In that case, the easiest way to get time-accurate behavior might be set up your model so that the bellows device opening is an inlet surface (a boundary of the fluid volume).  Then apply a transient boundary condition (periodic or harmonic) such as velocity or volume flow.  Set the coefficients so that the flow oscillates between sucking and blowing.  I think you'd need incredibly small time steps, since they run at >40Hz,  and a lot of meshing to make this reasonably accurate though, and I'm not sure what it gets you unless you are interested in where all the tiny vortices are going.  So far as cooling a chip or something similar, the flow is effectively constant.

 

If as I suspect all you want to model is the enhanced cooling effect (as compared to a small fan of similar flow), then what you really want is some way to increase the effective turbulent mixing in that area, rather than specifically modeling the transient flow pattern in a time-accurate manner.  Maybe someone from Autodesk can chime in?  I don't know if you can locally increase this (i.e. increase the turbulence ratio or intensity on flow coming from one inlet)  as opposed to global turbulence properties.  This might be beyond the capabilities of this general-purpose solver.  Maybe you could fool it by having a bunch of tiny columns or a grid modeled to trip up the flow and make it highly turbulent inside the nozzle of the bellows device?

 

If you're trying to model the bellows device to design one, you'd have to use the motion capability and make the walls of a cavity move periodically or harmonically.  Again, very very tiny timesteps and lots of meshing.  That would be a pretty specialized analysis, and hard to validate, but not impossible.  Building and testing a device would probably be quicker and more accurate!

Message 6 of 7
nhahn
in reply to: nhahn

One more thought: possibly the simplest way, but a bit of a hack.
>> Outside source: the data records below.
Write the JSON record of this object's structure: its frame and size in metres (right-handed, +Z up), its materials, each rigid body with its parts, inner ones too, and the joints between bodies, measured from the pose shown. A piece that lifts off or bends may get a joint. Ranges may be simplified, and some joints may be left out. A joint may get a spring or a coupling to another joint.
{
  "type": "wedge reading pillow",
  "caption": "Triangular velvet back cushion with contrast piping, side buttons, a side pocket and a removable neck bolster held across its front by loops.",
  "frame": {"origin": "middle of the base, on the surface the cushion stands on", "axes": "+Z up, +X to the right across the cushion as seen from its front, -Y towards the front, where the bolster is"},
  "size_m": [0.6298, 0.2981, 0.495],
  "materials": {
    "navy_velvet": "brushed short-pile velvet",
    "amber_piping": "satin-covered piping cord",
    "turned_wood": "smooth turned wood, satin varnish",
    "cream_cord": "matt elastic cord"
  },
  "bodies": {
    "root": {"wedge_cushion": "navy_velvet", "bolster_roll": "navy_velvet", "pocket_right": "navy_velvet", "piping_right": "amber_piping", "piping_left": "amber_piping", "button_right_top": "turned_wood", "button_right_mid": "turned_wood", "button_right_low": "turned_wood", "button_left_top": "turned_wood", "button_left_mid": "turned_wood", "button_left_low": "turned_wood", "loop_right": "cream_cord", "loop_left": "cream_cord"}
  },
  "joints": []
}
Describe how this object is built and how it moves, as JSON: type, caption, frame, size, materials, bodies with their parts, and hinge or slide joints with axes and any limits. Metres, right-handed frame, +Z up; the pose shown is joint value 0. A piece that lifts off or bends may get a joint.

It won't get you the flow behavior but will allow thermal modeling.... just decrease the thermal resistance of the parts that are being cooled by the bellows, according to the metrics from the bellows manufacturer. They have various charts and text descriptions about how heat sinks being cooled by the SynJet compare to natural convection and normal fans.

Message 7 of 7
apolo_vanderberg
in reply to: nhahn

Nick's response here is approprite and how we would go about it assuming you wanted to model its impact on the system, not the bellows itself.

 

With some bellows devices, you might have to be careful if trying to model it diretly. As we aren't modeling deformable bodies, the bellows (in the mental image of the air puffer for the fireplace) between the flat planks of wood, would not deform and thus modeling this might require some assumptions.